SCHNEIDER Winter Morning Walks

Upshaw sings songs by jazz-schooled Maria Schneider

Record and Artist Details

Composer or Director: Maria Schneider

Genre:

Vocal

Label: ArtistShare

Media Format: CD or Download

Media Runtime: 52

Mastering:

DDD

Catalogue Number: AS0121

AS0121. SCHNEIDER Winter Morning Walks. Dawn Upshaw

Tracks:

Composition Artist Credit
Winter Morning Walks Maria Schneider, Composer
Australian Chamber Orchestra
Dawn Upshaw, Soprano
Frank Kimbrough, Piano
Jay Anderson, Bass
Maria Schneider, Composer
Scott Robinson, Bass clarinet
Carlos Drummond de Andrade Stories Maria Schneider, Composer
Dawn Upshaw, Soprano
Maria Schneider, Composer
Saint Paul Chamber Orchestra
Without reading the booklet-notes by composer Maria Schneider and soprano Dawn Upshaw, you know that life beyond tragedy is celebrated in these elegiac song-cycles, especially Winter Morning Walks. The Ted Kooser poems were written in the thick of cancer recovery with observations (sometimes ecstatic, other times just quietly grateful) of the bleak landscape around him – as sung by Upshaw (herself a cancer survivor) with her newly darkened lower range to match similar qualities in the music. Upshaw has always known exactly what to do with every phrase she sings – a quality even more appreciated in works where Schneider, best known for composing and arranging orchestral jazz, seems be speaking a second language, though speaking it earnestly enough that you might not notice how deftly she departs from traditional song forms.

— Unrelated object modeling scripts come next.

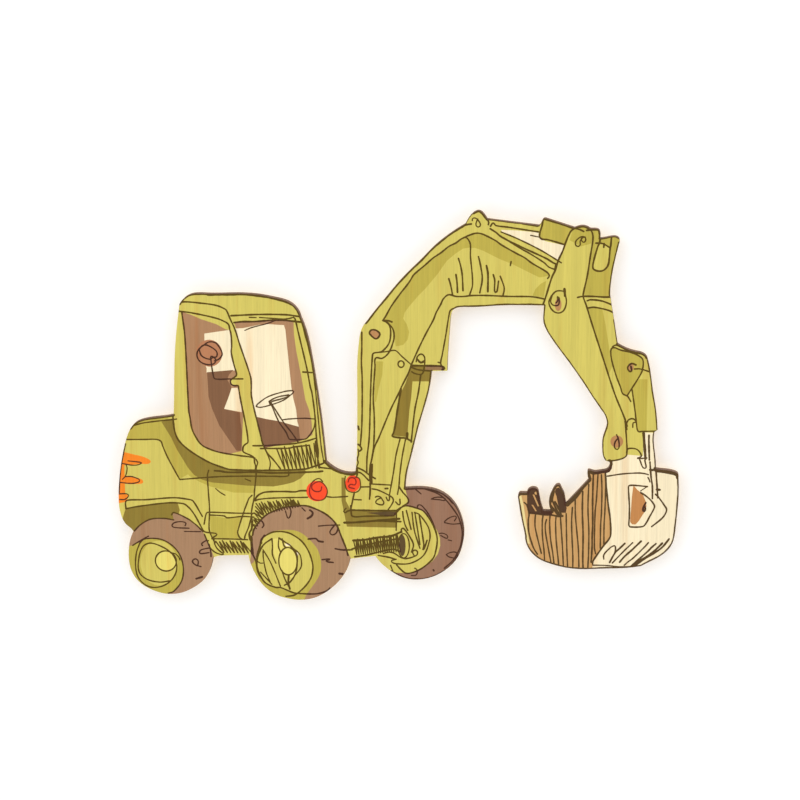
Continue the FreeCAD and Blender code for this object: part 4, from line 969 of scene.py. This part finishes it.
def flat_piece(name, points, triangles, finishes, lift):
    """A flat mesh just in front of the face, one material per triangle, riding the board."""
    used = sorted({i for triangle in triangles for i in triangle})
    place = {old: new for new, old in enumerate(used)}
    corners = [(points[i].x * MM, FACE - lift, points[i].y * MM) for i in used]
    mesh = bpy.data.meshes.new(name)
    mesh.from_pydata(corners, [], [[place[i] for i in triangle] for triangle in triangles])
    slots = sorted(set(finishes))
    for finish in slots:
        mesh.materials.append(MATERIALS[finish])
    mesh.polygons.foreach_set("material_index", [slots.index(f) for f in finishes])
    piece = bpy.data.objects.new(name, mesh)
    bpy.context.scene.collection.objects.link(piece)
    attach(piece, "plaque")
    return piece


def add_fields():
    """The whole face in colour. Where areas overlap, the last one painted is on top."""
    rings = [ring if doubled_area(ring) > 0 else ring[::-1] for _, ring in RINGS]
    points, kept = cut_to_board(rings)
    colours = ["green"] + [colour for colour, _ in RINGS]
    flat_piece("print_fields", points, [tri for tri, _ in kept],
               [colours[max(owners)] for _, owners in kept], FIELD_LIFT)


def add_ink(name, rings, lift):
    """The union of the rings, cut to the board, in the ink that suits what lies beneath."""
    points, kept = cut_to_board(rings)
    kept = [tri for tri, owners in kept if len(owners) > 1]
    inks = []
    for triangle in kept:
        middle = sum((points[i] for i in triangle), Vector((0, 0))) / 3
        inks.append(ink_under(colour_at(middle)))
    flat_piece(name, points, kept, inks, lift)


def streaks(tree, scale, span, detail=3):
    """Noise stretched by `scale` per metre: (from low, from high, to low, to high)."""
    place = tree.nodes.new("ShaderNodeTexCoord")
    stretch = tree.nodes.new("ShaderNodeMapping")
    stretch.inputs["Scale"].default_value = scale
    noise = tree.nodes.new("ShaderNodeTexNoise")
    noise.inputs["Scale"].default_value = 1.0
    noise.inputs["Detail"].default_value = detail
    ramp = tree.nodes.new("ShaderNodeMapRange")
    for name, value in zip(("From Min", "From Max", "To Min", "To Max"), span):
        ramp.inputs[name].default_value = value
    tree.links.new(place.outputs["Object"], stretch.inputs["Vector"])
    tree.links.new(stretch.outputs["Vector"], noise.inputs["Vector"])
    tree.links.new(noise.outputs["Fac"], ramp.inputs["Value"])
    return ramp.outputs["Result"]


def times(tree, a, b):
    node = tree.nodes.new("ShaderNodeMath")
    node.operation = "MULTIPLY"
    tree.links.new(a, node.inputs[0])
    tree.links.new(b, node.inputs[1])
    return node.outputs[0]


def tint(tree, colour, tone, shader, warm=None):
    """Base colour `colour`, browner where `warm` is high, lighter or darker by `tone`."""
    node = tree.nodes.new("ShaderNodeVectorMath")
    node.operation = "SCALE"
    node.inputs[0].default_value = colour[:3]
    if warm is not None:
        mix = tree.nodes.new("ShaderNodeMix")
        mix.data_type = "RGBA"
        mix.inputs["A"].default_value = colour
        mix.inputs["B"].default_value = (colour[0] * 0.93, colour[1] * 0.78, colour[2] * 0.66, 1)
        tree.links.new(warm, mix.inputs["Factor"])
        tree.links.new(mix.outputs["Result"], node.inputs[0])
    tree.links.new(tone, node.inputs["Scale"])
    tree.links.new(node.outputs["Vector"], shader.inputs["Base Color"])


def relief(tree, height, depth, shader):
    node = tree.nodes.new("ShaderNodeBump")
    node.inputs["Strength"].default_value = 0.35
    node.inputs["Distance"].default_value = depth
    tree.links.new(height, node.inputs["Height"])
    tree.links.new(node.outputs["Normal"], shader.inputs["Normal"])


def new_material(name, roughness, specular=0.5, metallic=0.0):
    made = bpy.data.materials.new(name)
    made.use_nodes = True
    shader = made.node_tree.nodes["Principled BSDF"]
    shader.inputs["Roughness"].default_value = roughness
    shader.inputs["Specular IOR Level"].default_value = specular
    shader.inputs["Metallic"].default_value = metallic
    return made, made.node_tree, shader


def wood(name, colour, roughness=0.62, strength=1.0):
    """Flat-cut birch grain running up the board, seen through a thin print or bare."""
    made, tree, shader = new_material(name, roughness, specular=0.2)
    fine = streaks(tree, (1300, 1300, 22), (0.3, 0.7, 1 - 0.07 * strength, 1 + 0.042 * strength))
    broad = streaks(tree, (190, 190, 6), (0.3, 0.7, 1 - 0.06 * strength, 1 + 0.04 * strength))
    pores = streaks(tree, (2600, 2600, 75), (0.56, 0.74, 1.0, 1 - 0.1 * strength), detail=1)
    warm = streaks(tree, (150, 150, 9), (0.56, 0.8, 0.0, 0.9 * strength))
    tint(tree, colour, times(tree, times(tree, fine, broad), pores), shader, warm)
    relief(tree, pores, 0.00003, shader)
    return made


def cut_edge(name, light):
    """Cut plywood edge, browned by the cutter, with faint cutter lines through the sheet."""
    made, tree, shader = new_material(name, 0.8, specular=0.15)
    lines = streaks(tree, (1300, 60, 1300), (0.3, 0.7, 0.72, 1.15))
    blotch = streaks(tree, (130, 400, 130), (0.35, 0.65, 0.86, 1.1))
    tint(tree, light, times(tree, lines, blotch), shader)
    relief(tree, lines, 0.00006, shader)
    return made


def metal(name, colour, roughness, scale):
    made, tree, shader = new_material(name, roughness, metallic=1.0)
    wear = streaks(tree, scale, (0.3, 0.7, 0.86, 1.04))
    tint(tree, colour, wear, shader)
    rough = streaks(tree, scale, (0.3, 0.7, roughness * 0.8, roughness * 1.35))
    tree.links.new(rough, shader.inputs["Roughness"])
    relief(tree, wear, 0.00002, shader)
    return made


def soft_clear(name):
    made, tree, shader = new_material(name, 0.3)
    tint(tree, srgb(232, 232, 226), streaks(tree, (500, 500, 500), (0.3, 0.7, 0.94, 1.02)), shader)
    shader.inputs["Transmission Weight"].default_value = 0.55
    shader.inputs["IOR"].default_value = 1.47
    relief(tree, streaks(tree, (900, 900, 900), (0.3, 0.7, 0.0, 1.0)), 0.00002, shader)
    return made


MATERIALS = {name: wood("print_" + name, colour) for name, colour in COLOURS.items()}
MATERIALS.update({name: wood(name, colour, 0.58, 0.8) for name, colour in INKS.items()})
FINISHES = (
    ("face_veneer", cut_edge("face_veneer_edge", srgb(124, 94, 76))),
    ("crossband", cut_edge("crossband_edge", srgb(115, 86, 70))),
    ("core", cut_edge("core_edge", srgb(131, 102, 83))),
    ("back_veneer", wood("back_birch", srgb(226, 200, 158), 0.7, 1.4)),
    ("strap", metal("nickel_strap", srgb(206, 202, 192), 0.3, (400, 2500, 400))),
    ("ring", metal("nickel_wire", srgb(212, 208, 198), 0.24, (600, 600, 600))),
    ("screw", metal("zinc_screw", srgb(198, 202, 208), 0.36, (1500, 900, 1500))),
    ("bumper", soft_clear("bumper_clear")),
)


def finish_nodes():
    """Each CAD piece gets the finish whose word is in its name."""
    for name, node in nodes.items():
        made = next(finish for word, finish in FINISHES if word in name)
        for place in node.material_slots:
            place.material = made
        if not node.material_slots:
            node.data.materials.append(made)


def stage_plane(name, corners, colour, one_sided):
    mesh = bpy.data.meshes.new(name)
    mesh.from_pydata(corners, [], [(0, 1, 2, 3)])
    made, tree, shader = new_material(name, 0.9, specular=0.1)
    tint(tree, colour, streaks(tree, (30, 30, 30), (0.3, 0.7, 0.995, 1.0)), shader)
    if one_sided:
        shader.inputs["Emission Color"].default_value = srgb(255, 255, 255)
        shader.inputs["Emission Strength"].default_value = WALL_GLOW
        show_front_only(tree, shader)
    mesh.materials.append(made)
    plane = bpy.data.objects.new(name, mesh)
    bpy.context.scene.collection.objects.link(plane)
    return plane


def show_front_only(tree, shader):
    """The plane is clear when looked at from behind."""
    side = tree.nodes.new("ShaderNodeNewGeometry")
    clear = tree.nodes.new("ShaderNodeBsdfTransparent")
    mix = tree.nodes.new("ShaderNodeMixShader")
    tree.links.new(side.outputs["Backfacing"], mix.inputs[0])
    tree.links.new(shader.outputs[0], mix.inputs[1])
    tree.links.new(clear.outputs[0], mix.inputs[2])
    tree.links.new(mix.outputs[0], tree.nodes["Material Output"].inputs["Surface"])


def add_stage():
    """Pale wall just behind the bumpers, and a pale floor well below the board."""
    wall = stage_plane("wall", ((-4, WALL_Y, FLOOR_Z), (4, WALL_Y, FLOOR_Z), (4, WALL_Y, 3),
                                (-4, WALL_Y, 3)), srgb(254, 254, 254), True)
    wall.visible_shadow = False
    wall.visible_diffuse = False
    wall.visible_glossy = False
    stage_plane("floor", ((-5, -5, FLOOR_Z), (5, -5, FLOOR_Z), (5, 5, FLOOR_Z),
                          (-5, 5, FLOOR_Z)), srgb(238, 236, 232), False)


def area_light(name, position, size, power):
    lamp = bpy.data.lights.new(name, "AREA")
    lamp.shape = "DISK"
    lamp.size = size
    lamp.energy = power
    holder = bpy.data.objects.new(name, lamp)
    holder.location = position
    aim = Vector(LIGHT_TARGET) - Vector(position)
    holder.rotation_euler = aim.to_track_quat("-Z", "Y").to_euler()
    bpy.context.scene.collection.objects.link(holder)


def add_light():
    world = bpy.data.worlds.new("studio")
    world.use_nodes = True
    world.node_tree.nodes["Background"].inputs["Color"].default_value = srgb(255, 255, 255)
    world.node_tree.nodes["Background"].inputs["Strength"].default_value = 1.0
    bpy.context.scene.world = world
    for light in LIGHTS:
        area_light(*light)


def add_camera():
    """Straight on but for 5 degrees to the right and 12 degrees above."""
    target = Vector(CAMERA_TARGET) * MM
    around = math.radians(CAMERA_AROUND)
    above = math.radians(CAMERA_ABOVE)
    lens = bpy.data.cameras.new("camera")
    lens.lens = 120
    lens.sensor_width = 36
    holder = bpy.data.objects.new("camera", lens)
    away = Vector((math.sin(around) * math.cos(above), -math.cos(around) * math.cos(above),
                   math.sin(above)))
    holder.location = target + CAMERA_DISTANCE * away
    holder.rotation_euler = (target - holder.location).to_track_quat("-Z", "Y").to_euler()
    bpy.context.scene.collection.objects.link(holder)
    bpy.context.scene.camera = holder


add_fields()
for order, region in enumerate(STROKES):
    add_ink("ink_" + region, region_rings(region), INK_LIFT + INK_STEP * order)
add_ink("ink_edge", edge_rings(), INK_LIFT + INK_STEP * len(STROKES))
finish_nodes()
add_stage()
add_light()
add_camera()
bpy.context.scene.view_settings.view_transform = "Standard"
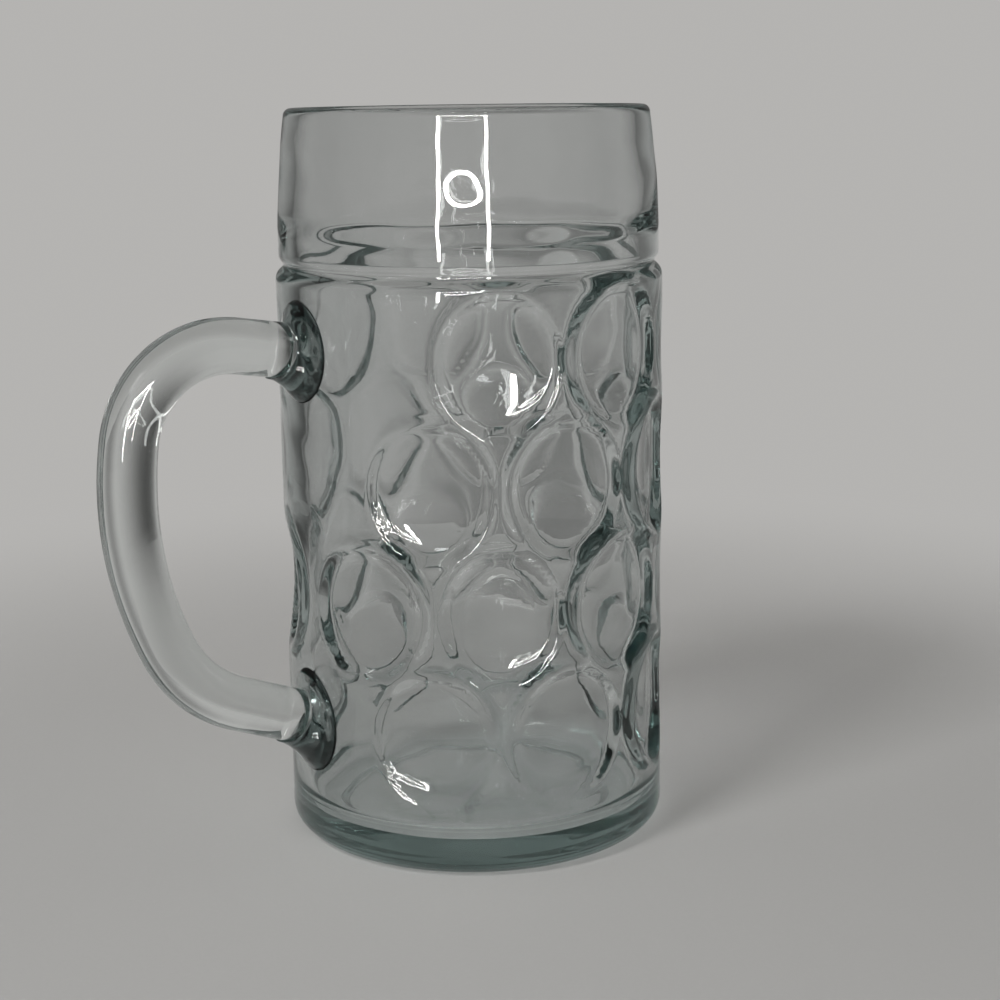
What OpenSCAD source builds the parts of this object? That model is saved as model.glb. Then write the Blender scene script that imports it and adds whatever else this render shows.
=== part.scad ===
// Dimpled glass mug for about a litre: a blown and pressed vessel with staggered round
// dimples, and a solid glass handle that is fused to it at two flared bosses.
// Millimetres. Z points up, the mug stands on z = 0, its axis is the Z axis, and the
// handle points along -X.

/* [Vessel] */
// Height from the table to the lip
mug_h = 198; // [180:1:215]
// Outer diameter of the dimpled barrel
barrel_d = 105; // [100:1:112]
// Wall of the barrel between the dimples
barrel_wall = 6.2; // [5.4:0.2:7]
// Thickness of the floor
floor_t = 10; // [8:0.5:14]
// Radius of the inside corner between wall and floor
floor_corner_r = 4.5; // [3:0.5:8]
// Radius of the outside edge at the foot
foot_round = 6; // [3:0.5:8]

/* [Rim band] */
// Height of the plain band from the groove to the lip
rim_h = 41; // [36:1:46]
// Step from the barrel in to the foot of the band
rim_step = 1; // [0.6:0.2:1.6]
// Wall of the band, and the thickness of the rounded lip
rim_wall = 4.2; // [3.4:0.2:4.8]
// Radius of the slow inward curve of the band, seen from the side
rim_bow_r = 248; // [220:1:400]
// Rounding of the band's lower edge
rim_edge_round = 2.6; // [1.6:0.2:3.4]
// Depth of the groove below the band, from the barrel's surface
groove_depth = 2.3; // [1.8:0.1:3]
// Flat width at the bottom of the groove
groove_w = 1.2; // [0.8:0.2:2]
// Rounding of the barrel's shoulder under the groove
shoulder_round = 4; // [3:0.5:6]
// Height of the sloping ledge inside, where barrel meets band
ledge_h = 7; // [4:1:12]
// Top of that ledge, measured up from the groove
ledge_above = 14; // [8:0.5:18]

/* [Foot] */
// Outer edge to inner edge of the ring that the mug stands on
foot_ring_w = 9; // [6:1:14]
// Depth of the hollow under the foot
foot_hollow = 1.4; // [1:0.2:4]
// Width of the sloping side of that hollow
foot_slope_w = 2; // [2:1:6]

/* [Dimples] */
// Diameter of a dimple at the barrel's surface
dimple_d = 36; // [32:0.5:37]
// Depth of a dimple at its middle
dimple_depth = 5; // [4:0.2:5.6]
// Radius of the hollow floor of a dimple
dimple_floor_r = 80; // [60:1:110]
// Widening of a dimple's edge, per unit of depth
dimple_flare_share = 1; // [0.8:0.1:1.2]
// Glass left behind the middle of a dimple
dimple_wall = 5.2; // [4.6:0.2:6]
// Glass left beside its sloping edge
dimple_side_wall = 4; // [3.4:0.2:4.6]
// Height of the middle of the lowest row
dimple_low_z = 37.2; // [34:0.2:40]
// Height from one row to the next
dimple_row_h = 32.8; // [31:0.2:34]
// Rows of dimples
dimple_rows = 4; // [2:1:4]
// Dimples on each side of the handle in a full row
dimple_side_count = 3; // [1:1:3]
// Angle between the two dimples that flank the handle
dimple_gap_angle = 50; // [46:1:54]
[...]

In the piece’s best moments, Schneider harnesses the power of poetic spareness: the opening, for example, has a few piano notes, quietly dissonant underpinning in the strings and a harmonically independent vocal line, all of which keep the words airborne while letting them speak for themselves. Schneider also resorts to wordless vocalises when wanting to take a poetic idea further and isn’t afraid of emotional outpourings that some listeners might find a bit on the nose.

Carlos Drummond de Andrade Stories, the earlier cycle, has Schneider setting English translations of the Brazilian-language poems with a more pronounced compositional presence, drawing much on her considerable history with Brazilian music. The prologue is entirely a vocalise reminiscent of Villa-Lobos, though a less overt influence is Samuel Barber’s Knoxville: Summer of 1915 – not surprising, since Schneider’s notes mention her particular attraction to the poet’s small-town sensibility, one that, with her Minnesota upbringing, she seems to know well.

One occasionally misses the level of fantasy of Schneider’s jazz life. But this is a disc that’s either taken to heart (which I did) or not at all. It helps to have walked in the shoes of these artists – and, perhaps, to appreciate the less-filtered sensibility of America’s heartland.